Il Comitato nazionale per la bioetica, proprio in ragione della complessità del tema non ha adottato conclusioni etiche generali, ma ha sempre richiamato l’attenzione su alcuni obiettivi eticamente rilevanti a proposito di test e screening genetici; consulenza genetica; test predittivi; caratteri comportamentali complessi; test genetici nell’ambiente di lavoro; archiviazione di profili del Dna per l’identificazione, richiamandosi ad alcuni principi della Convenzione sui diritti dell’uomo e la biomedicina del Consiglio d’Europa (sui temi della vita privata e del diritto all’informazione; non discriminazione; e test genetici predittivi) e alla Dichiarazione universale su genoma umani e diritti dell’uomo dell’Unesco.

Oltre al diritto a sapere si ribadisce anche il diritto a non sapere, soprattutto quando non ci sono alternative utili, ma si sottolinea l’interesse verso i test di suscettibilità genetica che consentono di individuare genotipi che svilupperanno o meno determinate patologie solo se esposti a loro volta ad una serie di determinanti ambientali, che moltiplicano il rischio di sviluppare una determinata patologia. In altri termini genetica ed epigenetica rappresentano un binomio che va tenuto costantemente sotto controllo. Come è possibile verificare in determinate condizioni a forte inquinamento ambientale. Perché in una popolazione esposta agli stessi fattori di inquinamento, come ad esempio amianto, rifiuti tossici nella “terra dei fuochi”, ecc. alcuni si ammalano di cancro ed altri no. Cosa rende più fragili alcune persone rispetto ad altre, quali profili genetici esprimono una maggiore sensibilità…

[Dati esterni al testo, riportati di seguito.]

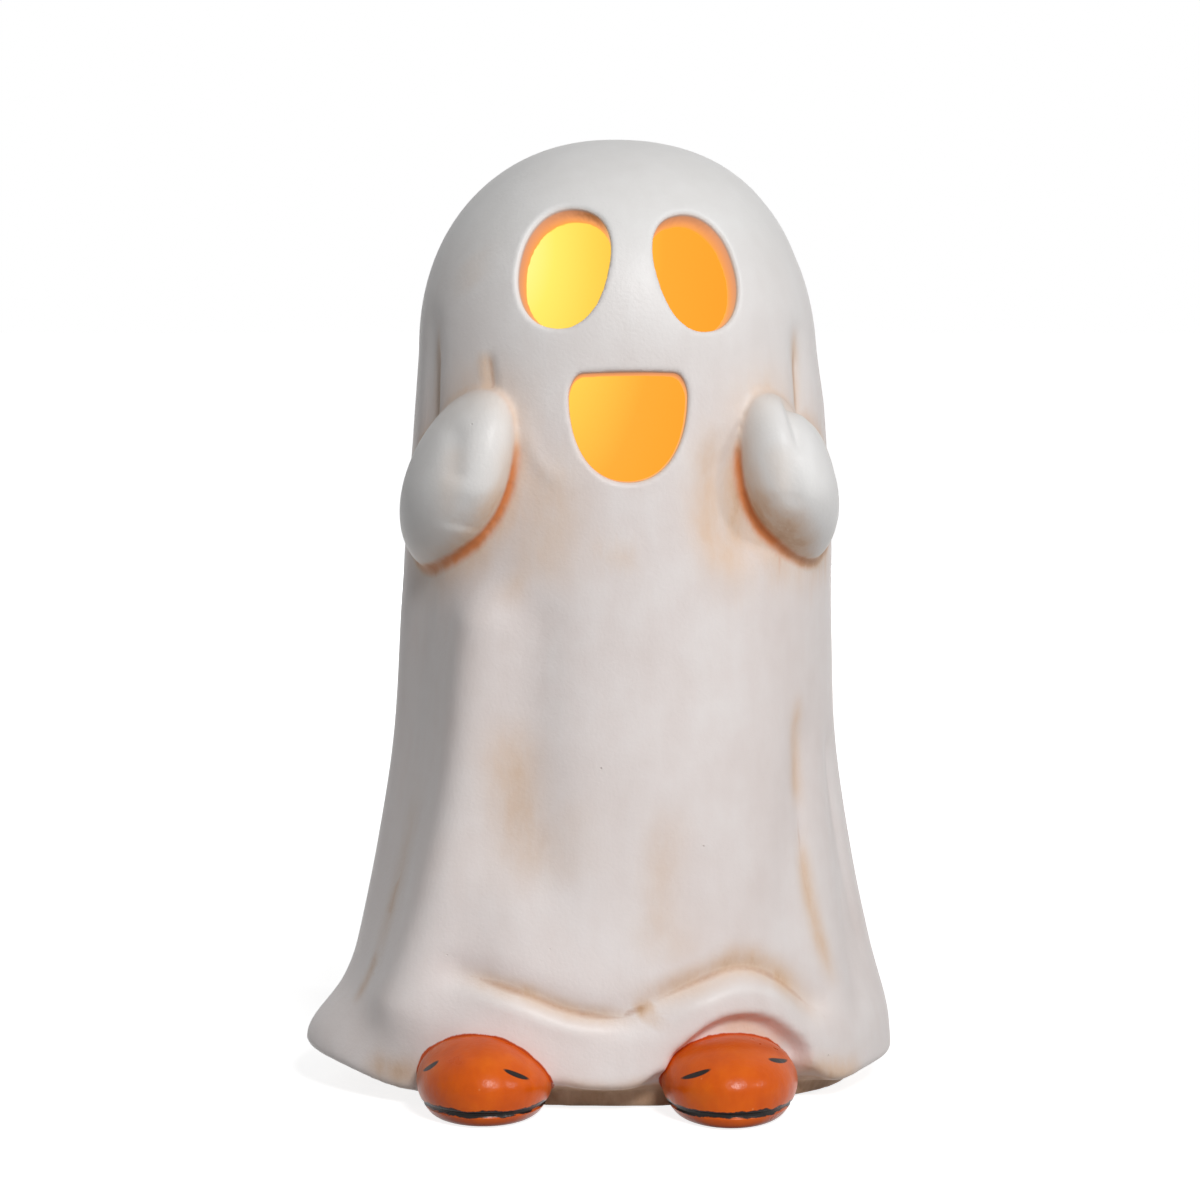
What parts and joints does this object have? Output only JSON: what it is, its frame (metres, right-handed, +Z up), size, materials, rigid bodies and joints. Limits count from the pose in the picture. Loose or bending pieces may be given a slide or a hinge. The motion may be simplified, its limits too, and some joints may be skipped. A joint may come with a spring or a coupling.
{
  "type": "light-up ghost figurine",
  "caption": "Hollow cast ghost figurine with cut-out eyes and mouth, raised hands, orange shoes and a battery light unit with switch and screwed door in its base.",
  "frame": {"origin": "centre of the bounding box in plan, on the surface that the figurine stands on", "axes": "+Z up along the figurine's height; the ghost's face looks along -Y; +X is to the right of a person who faces the ghost"},
  "size_m": [0.1126, 0.0946, 0.18],
  "materials": {
    "white_glaze": "satin white paint with brushed brown and orange stain in the creases",
    "orange_paint": "satin orange paint with black brush lines",
    "white_plastic": "fine moulded texture",
    "door_plastic": "fine moulded texture",
    "black_plastic": "satin",
    "foam": "foam tape",
    "cell_sleeve": "printed sleeve, plain",
    "nickel": "nickel plate",
    "spring_steel": "bright wire",
    "circuit_green": "solder mask",
    "lamp_resin": "clear epoxy, lit",
    "frosted_plastic": "frosted, lit from inside",
    "red_wire": "wire insulation",
    "black_wire": "wire insulation",
    "component_beige": "lacquer"
  },
  "bodies": {
    "figure": {"ghost_shell": "white_glaze", "left_arm": "white_glaze", "right_arm": "white_glaze", "left_shoe": "orange_paint", "right_shoe": "orange_paint", "light_housing": "white_plastic", "foam_seal": "foam", "battery_1": "cell_sleeve", "battery_2": "cell_sleeve", "spring_1": "spring_steel", "spring_2": "spring_steel", "bridge_plate": "nickel", "positive_terminal": "nickel", "negative_terminal": "nickel", "switch_case": "nickel", "switch_wire_1": "red_wire", "switch_wire_2": "black_wire", "circuit_board": "circuit_green", "led_lamp": "lamp_resin", "timer_chip": "black_plastic", "resistor": "component_beige", "capacitor": "black_plastic", "lamp_cover": "white_plastic", "cover_screw_left": "nickel", "cover_screw_right": "nickel", "diffuser_dome": "frosted_plastic"},
    "battery_door": {"battery_door": "door_plastic"},
    "door_screw": {"door_screw": "nickel"},
    "switch_slider": {"switch_slider": "black_plastic"}
  },
  "joints": [
    {"name": "door_hinge", "type": "hinge", "parent": "figure", "child": "battery_door", "pos_m": [-0.02489, 0.00096, 0.0024], "axis": [0, 1, 0], "range_deg": [0, 60]},
    {"name": "door_screw_turn", "type": "hinge", "parent": "battery_door", "child": "door_screw", "pos_m": [0.02921, 0.00096, 0.002], "axis": [0, 0, -1], "continuous": true},
    {"name": "switch_slide", "type": "slide", "parent": "figure", "child": "switch_slider", "axis": [1, 0, 0], "range_m": [-0.003, 0]}
  ]
}
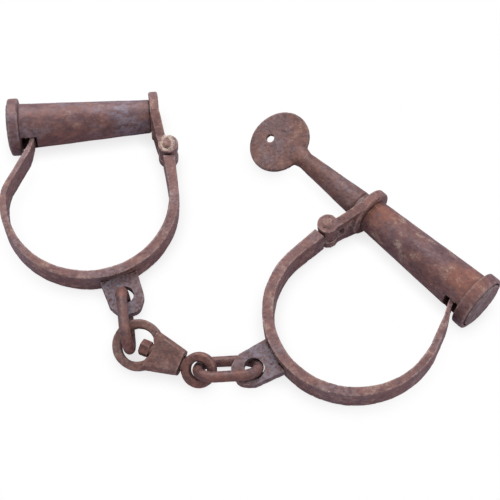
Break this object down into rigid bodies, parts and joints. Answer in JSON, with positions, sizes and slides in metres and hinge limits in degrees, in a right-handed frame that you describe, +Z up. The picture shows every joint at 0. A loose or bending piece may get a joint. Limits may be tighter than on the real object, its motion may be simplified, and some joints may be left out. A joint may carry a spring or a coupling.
{
  "type": "handcuffs",
  "caption": "Forged-iron screw-lock wrist cuffs: hinged D bows on tapered lock barrels, joined by oval links and a swivel, with a screw key in one barrel.",
  "frame": {"origin": "centre of the set's footprint on the ground it lies on", "axes": "+X from the cuff without the key to the cuff with it, +Z up from the ground"},
  "size_m": [0.217, 0.1486, 0.0261],
  "materials": {
    "swivel_body": "rust-brown patina",
    "swivel_pin": "rust-brown patina",
    "link_left": "rust-brown patina",
    "link_right": "rust-brown patina",
    "left_bow": "rust-brown patina",
    "left_chain_lug": "rust-brown patina",
    "left_lock_barrel": "rust-brown patina",
    "left_base_plug": "rust-brown patina",
    "left_hinge_arm": "rust-brown patina",
    "left_hinge_rivet": "rust-brown patina",
    "left_guide_bush": "oiled, lightly rusted",
    "left_bolt_spring": "oiled, lightly rusted",
    "left_locking_bolt": "oiled, lightly rusted",
    "right_bow": "rust-brown patina",
    "right_chain_lug": "rust-brown patina",
    "right_lock_barrel": "rust-brown patina",
    "right_base_plug": "rust-brown patina",
    "right_hinge_arm": "rust-brown patina",
    "right_hinge_rivet": "rust-brown patina",
    "right_guide_bush": "oiled, lightly rusted",
    "right_bolt_spring": "oiled, lightly rusted",
    "right_locking_bolt": "oiled, lightly rusted",
    "key_body": "rust-brown patina",
    "key_thread_tube": "rust-brown patina"
  },
  "bodies": {
    "swivel": {"swivel_body": "swivel_body"},
    "eye": {"swivel_pin": "swivel_pin"},
    "link_left": {"link_left": "link_left"},
    "link_right": {"link_right": "link_right"},
    "left_bow": {"left_bow": "left_bow", "left_chain_lug": "left_chain_lug"},
    "left_barrel": {"left_lock_barrel": "left_lock_barrel", "left_base_plug": "left_base_plug", "left_hinge_arm": "left_hinge_arm", "left_hinge_rivet": "left_hinge_rivet", "left_guide_bush": "left_guide_bush", "left_bolt_spring": "left_bolt_spring"},
    "left_bolt": {"left_locking_bolt": "left_locking_bolt"},
    "right_bow": {"right_bow": "right_bow", "right_chain_lug": "right_chain_lug"},
    "right_barrel": {"right_lock_barrel": "right_lock_barrel", "right_base_plug": "right_base_plug", "right_hinge_arm": "right_hinge_arm", "right_hinge_rivet": "right_hinge_rivet", "right_guide_bush": "right_guide_bush", "right_bolt_spring": "right_bolt_spring"},
    "right_bolt": {"right_locking_bolt": "right_locking_bolt"},
    "key": {"key_body": "key_body", "key_thread_tube": "key_thread_tube"}
  },
  "joints": [
    {"name": "link_left_swing", "type": "hinge", "parent": "swivel", "child": "link_left", "pos_m": [-0.04856, -0.05048, 0.00957], "axis": [-0.0898, -0.012, 0.9959], "range_deg": [-16, 9]},
    {"name": "left_lug_swing", "type": "hinge", "parent": "link_left", "child": "left_bow", "pos_m": [-0.05189, -0.0255, 0.00957], "axis": [-0.0898, -0.012, 0.9959], "range_deg": [-4, 8]},
    {"name": "left_cuff_hinge", "type": "hinge", "parent": "left_bow", "child": "left_barrel", "pos_m": [-0.03469, 0.04481, 0.01007], "axis": [-0.0359, 0.0459, -0.9983], "range_deg": [0, 110]},
    {"name": "left_bolt_slide", "type": "slide", "parent": "left_barrel", "child": "left_bolt", "axis": [-0.9928, -0.1158, 0.0304], "range_m": [0, 0.0054], "stiffness_N_per_m": 60, "springref_m": 0.012, "deforming": ["left_bolt_spring"]},
    {"name": "swivel_spin", "type": "hinge", "parent": "swivel", "child": "eye", "pos_m": [-0.04484, -0.0481, 0.00666], "axis": [0.9171, -0.3987, 0], "continuous": true},
    {"name": "link_right_swing", "type": "hinge", "parent": "eye", "child": "link_right", "pos_m": [-0.01962, -0.05968, 0.0073], "axis": [0.0435, -0.7318, 0.6801], "range_deg": [-20, 8]},
    {"name": "right_lug_swing", "type": "hinge", "parent": "link_right", "child": "right_bow", "pos_m": [0.00554, -0.05818, 0.0073], "axis": [0.0435, -0.7318, 0.6801], "range_deg": [-3, 3]},
    {"name": "right_cuff_hinge", "type": "hinge", "parent": "right_bow", "child": "right_barrel", "pos_m": [0.03601, 0.00425, 0.01007], "axis": [-0.0566, -0.0137, 0.9983], "range_deg": [0, 95]},
    {"name": "key_turn", "type": "hinge", "parent": "right_barrel", "child": "key", "pos_m": [0.0516, 0.0155, 0.01111], "axis": [-0.7068, 0.7068, -0.0304], "range_deg": [0, 1080]},
    {"name": "right_bolt_slide", "type": "slide", "parent": "right_barrel", "child": "right_bolt", "axis": [0.7068, -0.7068, 0.0304], "range_m": [0, 0.0055], "deforming": ["right_bolt_spring"]}
  ],
  "couplings": [
    {"joint": "right_bolt_slide", "follows": "key_turn", "m_per_rad": 0.00028648}
  ]
}
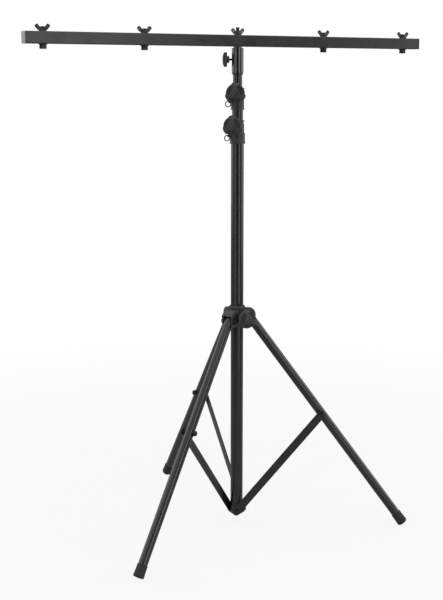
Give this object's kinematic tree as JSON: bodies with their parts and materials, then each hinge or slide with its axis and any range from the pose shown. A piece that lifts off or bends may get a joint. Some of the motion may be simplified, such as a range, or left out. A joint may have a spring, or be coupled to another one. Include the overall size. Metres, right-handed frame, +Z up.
{
  "type": "lighting t bar stand",
  "caption": "Telescopic tripod stand for stage lamps: folding legs with braces on a sliding hub, clamp collars with safety pins, and a square cross bar with hanging bolts and wing nuts.",
  "frame": {"origin": "on the mast axis, on the floor under the three feet", "axes": "+Z up the mast, +X along the cross bar at rest, +Y towards the rear leg's side"},
  "size_m": [1.204, 0.7511, 1.3945],
  "materials": {
    "tube_paint": "semi-gloss black paint",
    "bar_paint": "satin black paint",
    "socket_metal": "glossy dark grey paint",
    "moulded_plastic": "lightly grained black",
    "cap_plastic": "smooth black",
    "bush_plastic": "grey nylon",
    "black_steel": "black zinc",
    "pad_brass": "turned",
    "ring_steel": "bright wire",
    "foot_rubber": "matt black"
  },
  "bodies": {
    "mast": {"outer_tube": "tube_paint", "foot_plug": "cap_plastic", "lower_bush": "bush_plastic", "lower_collar": "moulded_plastic", "brace_foot_bolts": "black_steel"},
    "middle": {"middle_tube": "tube_paint", "middle_guide": "bush_plastic", "upper_bush": "bush_plastic", "upper_collar": "moulded_plastic"},
    "top": {"top_tube": "tube_paint", "top_guide": "bush_plastic", "top_socket": "socket_metal"},
    "bar": {"bar_spigot": "socket_metal", "t_bar": "bar_paint", "bar_end_caps": "cap_plastic", "centre_bolt": "black_steel", "wing_nut_washers": "black_steel"},
    "hub": {"hub": "moulded_plastic", "hub_pivot_bolts": "black_steel"},
    "brace_right": {"brace_right": "tube_paint"},
    "leg_right": {"leg_right": "tube_paint", "leg_plug_right": "cap_plastic", "foot_right": "foot_rubber", "brace_bolt_right": "black_steel"},
    "brace_rear": {"brace_rear": "tube_paint"},
    "leg_rear": {"leg_rear": "tube_paint", "leg_plug_rear": "cap_plastic", "foot_rear": "foot_rubber", "brace_bolt_rear": "black_steel"},
    "brace_left": {"brace_left": "tube_paint"},
    "leg_left": {"leg_left": "tube_paint", "leg_plug_left": "cap_plastic", "foot_left": "foot_rubber", "brace_bolt_left": "black_steel"},
    "hub_clamp_pad": {"hub_clamp_pad": "pad_brass"},
    "hub_clamp_knob": {"hub_clamp_screw": "black_steel", "hub_clamp_knob": "moulded_plastic"},
    "lower_clamp_pad": {"lower_clamp_pad": "pad_brass"},
    "lower_clamp_knob": {"lower_clamp_screw": "black_steel", "lower_clamp_knob": "moulded_plastic"},
    "upper_clamp_pad": {"upper_clamp_pad": "pad_brass"},
    "upper_clamp_knob": {"upper_clamp_screw": "black_steel", "upper_clamp_knob": "moulded_plastic"},
    "star_pad": {"star_pad": "pad_brass"},
    "star_knob": {"star_screw": "black_steel", "star_knob": "moulded_plastic"},
    "centre_wing_nut": {"centre_wing_nut": "black_steel"},
    "wing_nut_1": {"wing_nut_1": "black_steel"},
    "hanging_bolt_1": {"hanging_bolt_1": "black_steel"},
    "wing_nut_2": {"wing_nut_2": "black_steel"},
    "hanging_bolt_2": {"hanging_bolt_2": "black_steel"},
    "wing_nut_3": {"wing_nut_3": "black_steel"},
    "hanging_bolt_3": {"hanging_bolt_3": "black_steel"},
    "wing_nut_4": {"wing_nut_4": "black_steel"},
    "hanging_bolt_4": {"hanging_bolt_4": "black_steel"},
    "lower_safety_pin": {"lower_safety_pin": "black_steel"},
    "lower_safety_ring": {"lower_safety_pin_ring": "ring_steel"},
    "upper_safety_pin": {"upper_safety_pin": "black_steel"},
    "upper_safety_ring": {"upper_safety_pin_ring": "ring_steel"}
  },
  "joints": [
    {"name": "middle_slide", "type": "slide", "parent": "mast", "child": "middle", "axis": [0, 0, 1], "range_m": [0, 0.95]},
    {"name": "top_slide", "type": "slide", "parent": "middle", "child": "top", "axis": [0, 0, 1], "range_m": [0, 0.95]},
    {"name": "bar_swivel", "type": "hinge", "parent": "top", "child": "bar", "pos_m": [0, 0, 1.317], "axis": [0, 0, 1], "continuous": true},
    {"name": "leg_fold", "type": "hinge", "parent": "mast", "child": "brace_right", "pos_m": [0, 0, 0.0377], "axis": [-0.524, -0.8517, 0], "range_deg": [0, 33.15]},
    {"name": "leg_turn_right", "type": "hinge", "parent": "brace_right", "child": "leg_right", "pos_m": [0.20373, -0.12534, 0.33004], "axis": [0.524, 0.8517, 0], "range_deg": [-0.01, 69.56]},
    {"name": "brace_fold_rear", "type": "hinge", "parent": "mast", "child": "brace_rear", "pos_m": [0, 0, 0.0377], "axis": [0.9996, -0.0279, 0], "range_deg": [-0.01, 33.16]},
    {"name": "leg_turn_rear", "type": "hinge", "parent": "brace_rear", "child": "leg_rear", "pos_m": [0.00668, 0.23911, 0.33004], "axis": [-0.9996, 0.0279, 0], "range_deg": [-0.01, 69.56]},
    {"name": "brace_fold_left", "type": "hinge", "parent": "mast", "child": "brace_left", "pos_m": [0, 0, 0.0377], "axis": [-0.4756, 0.8796, 0], "range_deg": [-0.01, 33.16]},
    {"name": "leg_turn_left", "type": "hinge", "parent": "brace_left", "child": "leg_left", "pos_m": [-0.21041, -0.11377, 0.33004], "axis": [0.4756, -0.8796, 0], "range_deg": [-0.01, 69.56]},
    {"name": "hub_turn", "type": "hinge", "parent": "leg_right", "child": "hub", "pos_m": [0.03492, -0.02148, 0.59887], "axis": [-0.524, -0.8517, 0], "range_deg": [-0.01, 36.41]},
    {"name": "hub_clamp_travel", "type": "slide", "parent": "hub", "child": "hub_clamp_pad", "axis": [-0.0279, -0.9996, 0], "range_m": [0, 0.0025]},
    {"name": "hub_clamp_turn", "type": "hinge", "parent": "hub_clamp_pad", "child": "hub_clamp_knob", "pos_m": [-0.00084, -0.02999, 0.60837], "axis": [-0.0279, -0.9996, 0], "range_deg": [-0.05, 720.05]},
    {"name": "lower_clamp_travel", "type": "slide", "parent": "mast", "child": "lower_clamp_pad", "axis": [-0.7325, -0.6807, 0], "range_m": [0, 0.0025]},
    {"name": "lower_clamp_turn", "type": "hinge", "parent": "lower_clamp_pad", "child": "lower_clamp_knob", "pos_m": [-0.02198, -0.02042, 1.1345], "axis": [-0.7325, -0.6807, 0], "range_deg": [-0.05, 720.05]},
    {"name": "upper_clamp_travel", "type": "slide", "parent": "middle", "child": "upper_clamp_pad", "axis": [-0.6101, -0.7923, 0], "range_m": [0, 0.0025]},
    {"name": "upper_clamp_turn", "type": "hinge", "parent": "upper_clamp_pad", "child": "upper_clamp_knob", "pos_m": [-0.0183, -0.02377, 1.221], "axis": [-0.6101, -0.7923, 0], "range_deg": [-0.05, 720.05]},
    {"name": "star_travel", "type": "slide", "parent": "top", "child": "star_pad", "axis": [-0.8669, 0.4985, 0], "range_m": [0, 0.002]},
    {"name": "star_turn", "type": "hinge", "parent": "star_pad", "child": "star_knob", "pos_m": [-0.02601, 0.01495, 1.31], "axis": [-0.8669, 0.4985, 0], "range_deg": [-0.05, 720.05]},
    {"name": "centre_wing_nut_turn", "type": "hinge", "parent": "bar", "child": "centre_wing_nut", "pos_m": [0, 0, 1.38], "axis": [0, 0, 1], "range_deg": [0, 1440]},
    {"name": "hanging_bolt_1_drop", "type": "slide", "parent": "bar", "child": "hanging_bolt_1", "axis": [0, 0, -1], "range_m": [0, 0.006]},
    {"name": "wing_nut_1_turn", "type": "hinge", "parent": "bar", "child": "wing_nut_1", "pos_m": [-0.552, 0, 1.38], "axis": [0, 0, 1], "range_deg": [-0.05, 1440.05]},
    {"name": "hanging_bolt_2_drop", "type": "slide", "parent": "bar", "child": "hanging_bolt_2", "axis": [0, 0, -1], "range_m": [0, 0.006]},
    {"name": "wing_nut_2_turn", "type": "hinge", "parent": "bar", "child": "wing_nut_2", "pos_m": [-0.276, 0, 1.38], "axis": [0, 0, 1], "range_deg": [-0.05, 1440.05]},
    {"name": "hanging_bolt_3_drop", "type": "slide", "parent": "bar", "child": "hanging_bolt_3", "axis": [0, 0, -1], "range_m": [0, 0.006]},
    {"name": "wing_nut_3_turn", "type": "hinge", "parent": "bar", "child": "wing_nut_3", "pos_m": [0.276, 0, 1.38], "axis": [0, 0, 1], "range_deg": [-0.05, 1440.05]},
    {"name": "hanging_bolt_4_drop", "type": "slide", "parent": "bar", "child": "hanging_bolt_4", "axis": [0, 0, -1], "range_m": [0, 0.006]},
    {"name": "wing_nut_4_turn", "type": "hinge", "parent": "bar", "child": "wing_nut_4", "pos_m": [0.552, 0, 1.38], "axis": [0, 0, 1], "range_deg": [-0.05, 1440.05]},
    {"name": "lower_safety_pull", "type": "slide", "parent": "mast", "child": "lower_safety_pin", "axis": [-0.9962, 0.0872, 0], "range_m": [-0.0012, 0.012]},
    {"name": "lower_safety_ring_swing", "type": "hinge", "parent": "lower_safety_pin", "child": "lower_safety_ring", "pos_m": [-0.0267, 0.00234, 1.107], "axis": [-0.8059, 0.0705, 0.5878], "range_deg": [-30, 30]},
    {"name": "upper_safety_pull", "type": "slide", "parent": "middle", "child": "upper_safety_pin", "axis": [-0.9962, 0.0872, 0], "range_m": [-0.0012, 0.012]},
    {"name": "upper_safety_ring_swing", "type": "hinge", "parent": "upper_safety_pin", "child": "upper_safety_ring", "pos_m": [-0.02401, 0.0021, 1.198], "axis": [-0.8259, 0.0723, 0.5592], "range_deg": [-30, 30]}
  ],
  "couplings": [
    {"joint": "leg_turn_right", "follows": "leg_fold", "ratio": 2.0982},
    {"joint": "brace_fold_rear", "follows": "leg_fold", "ratio": 1},
    {"joint": "leg_turn_rear", "follows": "leg_fold", "ratio": 2.0982},
    {"joint": "brace_fold_left", "follows": "leg_fold", "ratio": 1},
    {"joint": "leg_turn_left", "follows": "leg_fold", "ratio": 2.0982},
    {"joint": "hub_turn", "follows": "leg_fold", "ratio": 1.0982},
    {"joint": "hub_clamp_turn", "follows": "hub_clamp_travel", "rad_per_m": 5026.5},
    {"joint": "lower_clamp_turn", "follows": "lower_clamp_travel", "rad_per_m": 5026.5},
    {"joint": "upper_clamp_turn", "follows": "upper_clamp_travel", "rad_per_m": 5026.5},
    {"joint": "star_turn", "follows": "star_travel", "rad_per_m": 6283.2},
    {"joint": "wing_nut_1_turn", "follows": "hanging_bolt_1_drop", "rad_per_m": 4188.8},
    {"joint": "wing_nut_2_turn", "follows": "hanging_bolt_2_drop", "rad_per_m": 4188.8},
    {"joint": "wing_nut_3_turn", "follows": "hanging_bolt_3_drop", "rad_per_m": 4188.8},
    {"joint": "wing_nut_4_turn", "follows": "hanging_bolt_4_drop", "rad_per_m": 4188.8}
  ]
}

Il poter sapere oggi è una grande risorsa, a cui contribuisce sia quanto previsto dalla normativa italiana sia il sequenziamento del genoma nei neonati, ma il costo dell’intero processo, per quanto ridotto grazie alle tecnologie disponibili, non giustifica né la somministrazione obbligatoria e indiscriminata, perfino senza consenso dei genitori, come è accaduto negli Usa, né tanto meno l’obbligatorietà di prendere atto delle risposte del test.

Anche questa può diventare una nuova forma di violenza tecnocratica che prevarica la libertà del soggetto, che può e deve sapere tutto quanto è funzionale alla sua salute, nella misura in cui può disporre delle risorse necessarie per curarsi. Ma non può essere obbligato a sapere quanto incombe su di lei in chiave del tutto ipotetica e per cui nulla può fare per evitare l’impatto negativo, almeno sotto il profilo psicologico. Tutti sappiamo di dover morire, prima o poi, ma fortunatamente ignoriamo quando e come, a meno che non possiamo intervenire concretamente per evitare determinate situazioni o per lo meno per ridurne il danno.